8. Shoot for the Stars
Shoot for the Stars - Big Potato releases around 500 party games every year, and it might have been easy to pass over Shoot for the Stars; that would have been a mistake. It’s a trivia game that’s widely accessible without being childishly easy - “How many Prime Ministers have had names beginning with G” or “How many smarties will fit in an empty baked bean tin” - and combines it with a very inclusive betting system; select between “I'm out, this is too high”, “I think it's a higher number…” or “Not sure, I'll stay in and see if you were right”. Allowing players to ride on the coat-tails of the winner (or loser) keeps everyone engaged. It’s short, snappy and impossible to be a know-it-all at - I've never had a game outstay its welcome.
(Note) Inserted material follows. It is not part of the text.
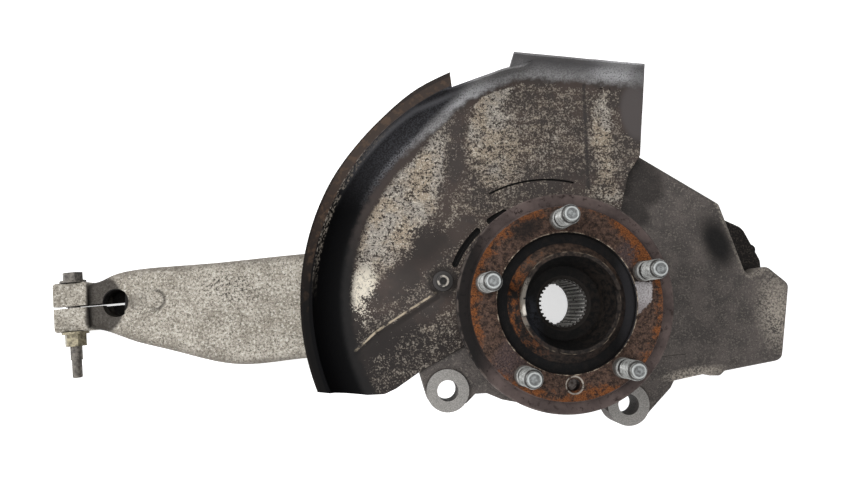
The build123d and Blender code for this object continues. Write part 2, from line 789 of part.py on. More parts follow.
with BuildPart() as knuckle:
    # bearing housing
    with BuildSketch(Plane.XY.offset(seat_z)):
        Circle(housing_r)
        with Locations(shield_screw_at):
            Circle(screw_boss_r)
    extrude(amount=-housing_depth)
    # caliper lugs, each on its web
    with BuildSketch(Plane.XY.offset(lug_face_z - 2.0)):
        for outline in lug_webs:
            Polygon(*outline, align=None)
    extrude(amount=-lug_depth + 2.0)
    with BuildSketch(Plane.XY.offset(lug_face_z)):
        with Locations(*lug_spots):
            Circle(lug_r)
    extrude(amount=-lug_depth)
    # steering arm boss
    with BuildSketch(Plane.XY.offset(web_front_z)):
        with Locations(tie_rod_at):
            Circle(tie_rod_boss_r)
    extrude(amount=-steering_boss_depth)
    add(web.part)
    add(block.part)
    add(arm.part)
    add(clamp_block.part)
    # small cast pad on the arm
    with BuildSketch(Plane.XY.offset(arm_pad_front_z)):
        with Locations(arm_pad_at):
            Circle(arm_pad_r)
    extrude(amount=-arm_pad_height * 6)
    # pockets from the inboard side
    for near_x, far_x in arm_pocket_spans:
        pocket_floor_z = edge_at(arm_front, far_x) - arm_pocket_floor
        with BuildSketch(Plane.XY.offset(pocket_floor_z)):
            Polygon(
                (near_x, edge_at(arm_upper_edge, near_x) - arm_pocket_wall),
                (far_x, edge_at(arm_upper_edge, far_x) - arm_pocket_wall),
                (far_x, edge_at(arm_lower_edge, far_x) + arm_pocket_wall),
                (near_x, edge_at(arm_lower_edge, near_x) + arm_pocket_wall),
                align=None,
            )
            fillet(vertices(), web_pocket_corner_r)
        extrude(amount=2 * clamp_back_z, mode=Mode.SUBTRACT)
    with BuildSketch(Plane.XY.offset(web_front_z - web_pocket_floor)):
        Polygon(*web_pocket_outline, align=None)
        fillet(vertices(), web_pocket_corner_r)
    extrude(amount=block_back_z, mode=Mode.SUBTRACT)
    # cast hollow beside the notch
    with BuildSketch(hollow_plane):
        Ellipse(hollow_half_length, hollow_half_width)
        Rectangle(
            2 * hollow_half_length,
            hollow_half_width,
            align=(Align.CENTER, Align.MIN),
            mode=Mode.SUBTRACT,
        )
    revolve(axis=Axis(hollow_plane.origin, hollow_plane.x_dir), mode=Mode.SUBTRACT)
    # bearing seat, drive-shaft tunnel and hub bolt holes
    with BuildSketch(Plane.XY.offset(seat_z)):
        Circle(ring_pilot_r + fit_clearance)
    extrude(amount=ring_back_z - seat_z - bolt_clearance, mode=Mode.SUBTRACT)
    with BuildSketch(Plane.XY.offset(seat_z)):
        Circle(tunnel_r)
        with PolarLocations(ring_bolt_circle_r, ring_bolt_count, start_angle=ring_bolt_phase):
            Circle(hub_bolt_r + bolt_clearance)
    extrude(amount=-2 * housing_depth, mode=Mode.SUBTRACT)
    with BuildSketch(Plane.XY.offset(head_seat_z)):
        with PolarLocations(ring_bolt_circle_r, ring_bolt_count, start_angle=ring_bolt_phase):
            Circle(hub_bolt_flange_r + bolt_clearance)
    extrude(amount=-2 * housing_depth, mode=Mode.SUBTRACT)
    # caliper, tie-rod and shield screw holes
    with BuildSketch(Plane.XY.offset(lug_face_z)):
        with Locations(*lug_spots):
            Circle(lug_hole_r)
        with Locations(tie_rod_at):
            Circle(tie_rod_bore_r)
    extrude(amount=2 * block_back_z, mode=Mode.SUBTRACT)
    with BuildSketch(Plane.XY.offset(seat_z)):
        with Locations(shield_screw_at):
            Circle(screw_r + fit_clearance)
    extrude(amount=-screw_length, mode=Mode.SUBTRACT)
    # lower ball-joint bore
    with BuildSketch(lower_plane):
        Circle(lower_bore_r)
    extrude(amount=-lower_bore_length, mode=Mode.SUBTRACT)
    # end of the block with its machined round pad
    with BuildSketch(lower_plane.offset(-lower_pad_height)):
        Rectangle(4 * housing_r, -4 * block_back_z)
    extrude(amount=housing_r, mode=Mode.SUBTRACT)
    with BuildSketch(lower_plane):
        Circle(lower_pad_r)
        Circle(lower_bore_r, mode=Mode.SUBTRACT)
    extrude(amount=-2 * lower_pad_height)
    # upper ball-joint clamp: stud bore, slit, relief and pinch bolt hole
    with BuildSketch(clamp_end_plane):
        Circle(clamp_bore_r)
    extrude(amount=-clamp_bore_length, mode=Mode.SUBTRACT)
    with BuildSketch(clamp_plane):
        with Locations((-clamp_length, 0)):
            Rectangle(clamp_length + relief_offset, slit_width, align=(Align.MIN, Align.CENTER))
    extrude(amount=-2 * clamp_depth, mode=Mode.SUBTRACT)
    with BuildSketch(clamp_plane):
        with Locations((relief_offset, 0)):
            Circle(relief_r)
    extrude(amount=-clamp_depth + relief_floor, mode=Mode.SUBTRACT)
    with BuildSketch(pinch_plane):
        Circle(pinch_r + bolt_clearance)
    extrude(amount=2 * clamp_width, both=True, mode=Mode.SUBTRACT)
    # spot faces under the bolt head and the nut
    with BuildSketch(pinch_plane):
        Circle(nut_flange_r + bolt_clearance)
    extrude(amount=clamp_width, mode=Mode.SUBTRACT)
    with BuildSketch(pinch_plane.offset(-clamp_width)):
        Circle(nut_flange_r + bolt_clearance)
    extrude(amount=-clamp_width, mode=Mode.SUBTRACT)
knuckle.part.label = "knuckle"
export_step(knuckle.part, "parts/knuckle.step")


# ---------------------------------------------------------------- pinch bolt and nut

with BuildPart() as pinch_bolt:
    with BuildSketch(pinch_plane):
        Circle(pinch_flange_r)
    extrude(amount=pinch_flange_thickness)
    with BuildSketch(pinch_plane.offset(pinch_flange_thickness)):
        RegularPolygon(pinch_flat / 2 * hex_across, 6)
    extrude(amount=pinch_head_height)
    with BuildSketch(pinch_plane):
        Circle(pinch_r)
    extrude(amount=-pinch_shank_length)
    with BuildSketch(pinch_plane.offset(-pinch_shank_length)):
        Circle(pinch_end_r)
    extrude(amount=-pinch_end_length)
    chamfer(pinch_bolt.faces().sort_by(Axis.Y)[0].edges(), edge_break)
pinch_bolt.part.label = "pinch_bolt"
export_step(pinch_bolt.part, "parts/pinch_bolt.step")

with BuildPart() as pinch_nut:
    with BuildSketch(pinch_plane.offset(-clamp_width)):
        Circle(nut_flange_r)
    extrude(amount=-nut_flange_thickness)
    with BuildSketch(pinch_plane.offset(-clamp_width - nut_flange_thickness)):
        RegularPolygon(nut_flat / 2 * hex_across, 6)
    extrude(amount=nut_flange_thickness - nut_height)
    with BuildSketch(pinch_plane.offset(-clamp_width)):
        Circle(pinch_r + fit_clearance)
    extrude(amount=-nut_height, mode=Mode.SUBTRACT)
pinch_nut.part.label = "pinch_nut"
export_step(pinch_nut.part, "parts/pinch_nut.step")
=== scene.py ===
"""Steering knuckle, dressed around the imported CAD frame: rusted hub, speckled dust shield, sand casting."""

import json
from math import cos, exp, pi, radians, sin

import bmesh
import bpy
from mathutils import Matrix, Vector, noise


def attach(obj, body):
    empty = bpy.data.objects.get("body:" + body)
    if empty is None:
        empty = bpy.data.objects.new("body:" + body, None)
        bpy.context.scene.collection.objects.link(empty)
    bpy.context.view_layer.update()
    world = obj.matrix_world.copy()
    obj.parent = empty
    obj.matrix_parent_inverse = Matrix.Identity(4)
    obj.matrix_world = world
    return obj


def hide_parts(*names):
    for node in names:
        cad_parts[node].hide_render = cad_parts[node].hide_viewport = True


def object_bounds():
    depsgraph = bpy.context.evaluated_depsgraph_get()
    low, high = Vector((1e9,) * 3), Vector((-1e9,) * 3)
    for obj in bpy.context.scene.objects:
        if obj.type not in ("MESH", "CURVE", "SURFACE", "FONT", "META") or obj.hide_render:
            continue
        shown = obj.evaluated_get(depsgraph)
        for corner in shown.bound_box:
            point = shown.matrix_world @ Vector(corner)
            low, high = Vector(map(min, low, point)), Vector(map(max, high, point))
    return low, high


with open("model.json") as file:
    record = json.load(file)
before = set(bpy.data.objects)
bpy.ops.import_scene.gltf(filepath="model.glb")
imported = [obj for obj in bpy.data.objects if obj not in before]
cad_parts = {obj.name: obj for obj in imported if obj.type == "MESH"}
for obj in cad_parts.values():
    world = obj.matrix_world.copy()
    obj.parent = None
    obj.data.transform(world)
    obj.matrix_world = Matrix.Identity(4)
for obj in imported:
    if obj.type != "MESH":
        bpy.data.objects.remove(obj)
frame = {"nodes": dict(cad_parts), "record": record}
cad_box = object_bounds()

MM = 0.001

# ---------------------------------------------------------------- places and sizes, in millimetres

# wheel hub
STUD_CIRCLE_R = 60.0
STUD_PHASE = 94.2
STUD_COUNT = 5
STUD_ANGLES = [radians(STUD_PHASE + number * 360 / STUD_COUNT) for number in range(STUD_COUNT)]
STUD_CENTRES = [(STUD_CIRCLE_R * cos(angle), STUD_CIRCLE_R * sin(angle)) for angle in STUD_ANGLES]
FLANGE_R = 79.0
FACE_R = 69.5
GROOVE_EDGE_R = 50.8
CONE_FOOT_R = 43.0
BOWL_R = 33.2
BORE_MOUTH_R = 20.1
BORE_RELIEF_R = 19.0
SCREW_HOLE_AT = (4.05, -57.9)

# casting
LUGS = [(-80.5, -66.8), (61.5, -78.5)]
LUG_R = 16.6
LUG_FACE_Z = -60.0
ARM_UPPER_EDGE = [
    (-50, 64), (-110, 50), (-197.5, 44.3), (-278, 37.1), (-324, 34.2), (-355, 30.7), (-378, 22.2),
]
ARM_LOWER_EDGE = [
    (-50, -62), (-110, -48), (-197.5, -44.8), (-252, -50), (-314.8, -37.7), (-348.6, -29.6), (-373, -21.4),
]
BLIND_HOLE_AT = (-362.5, 3.6)
BLIND_HOLE_R = 11.5

# dust shield
PANEL_Z = -60.0
SEAT_Z = -61.5
SHIELD_CENTER = (-3.2, 5.0)
SHIELD_SCREW_AT = (-84.2, 18.0)
ROLL_START_R = 159.0
ROLL_WIDTH = 22.0
LEAN_TURN, LEAN_START = (-0.4226, 0.9063), 162.1795
TAB_TURN, TAB_START = (0.0698, 0.9976), 168.3

# ---------------------------------------------------------------- camera position

FOCAL_PX = 800.0
IMAGE_WIDTH = 841
IMAGE_CENTRE = (420.5, 239.0)
HUB_AXIS_VANISHES_AT = (374.0, 314.0)
CAMERA_AT = (-137.73, -7.43, 564.93)
SENSOR_WIDTH = 36.0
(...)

You can buy Shoot for the Stars via Amazon
9. Dawn of the Zeds
Dawn of the Zeds - I got the second edition of Dawn of the Zeds, back when Victory Point Games still laser-burned their own games. I was living in rural Africa, and it was a breath of crunchy, thematic solo zombie genius. We used to call titles like this “Ameritrash”, after a largely USA approach of mechanics built heavily around telling a story. The genre had its downsides, but I usually found them earnestly charming, and this is an example of one of the real successes of the movement. Is it the only game to let you use a dog as a Player Character against hordes of zombies? Not by a long way, but it’s definitely my favourite (Sorry, Dead of Winter!).
You can buy Dawn of the Zeds via Amazon
10. Vineta
Vineta - I played Vineta once with some friends in 2014, then bought a copy and promptly forgot all about it… until this year! A shame, because it’s simple but brilliant; an island is sinking, each player has a colour of meeples and an area they want to save. Through a number of turns of blind betting, bluffing and unexpected card play, you eventually learn who was secretly green all along, somehow managing to save 5 of their people and crush everyone else. One of those where the magic is the interpersonal conflict generated by otherwise simplistic mechanics.